History

"The Sainsbury Centre for Mental Health has over the past 20 years become the leading provider of research and training in mental health. To say the charity is widely respected would be a huge understatement."

David Brindle, The Guardian, March 2006

Centre for Mental Health began in March 1985 as the National Unit for Psychiatric Research and Development (NUPRD). It was founded by the Gatsby Charitable Foundation, an independent grant-making trust set up by Lord Sainsbury of Turville to 'advance education and learning in the science and practise of mental health care, to promote research into mental health and publish the useful results and to assist the provision of mental health care for those in need of it'. The aim was for NUPRD to tackle these issues by working in a different way to other organisations.

NUPRD was staffed by a small group of people working in an office at Lewisham Hospital. After 1989 it became known as Research and Development for Psychiatry (RDP) and then moved into the current offices on Borough High Street.

In February 1992, we became Sainsbury Centre for Mental Health. Sainsbury Centre was at the centre of developing and helping to implement the National Service Framework for Mental Health (see Key Work).

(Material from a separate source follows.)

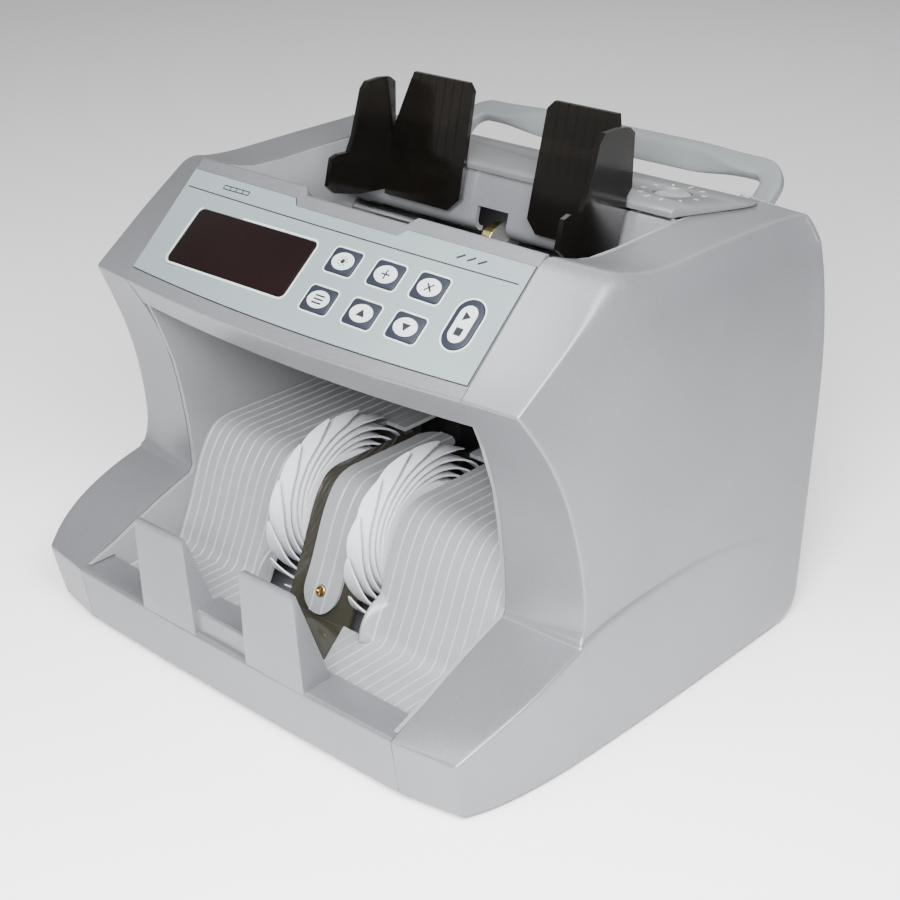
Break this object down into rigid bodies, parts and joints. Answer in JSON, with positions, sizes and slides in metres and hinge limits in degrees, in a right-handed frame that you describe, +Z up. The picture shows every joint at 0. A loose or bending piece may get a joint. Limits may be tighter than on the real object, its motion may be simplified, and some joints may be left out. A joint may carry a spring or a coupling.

From 2006, we changed our work to focus on mental health and employment, in which we already had an established programme, and a new area of work on mental health and the criminal justice system. In 2007, we launched a new look and logo (the green that I hope you are now familiar with) to accompany this change in our focus.

The Gatsby Charitable Foundation provided the Centre's core funding each year from 1985. But in 2009 it announced that it would be spending out its funds in following few years, and its annual grant to us would cease in 2010. It has now done so, and we have made plans for new working arrangements for the future, for which Gatsby has provided a final grant.

Since July 2010, we have been known as Centre for Mental Health.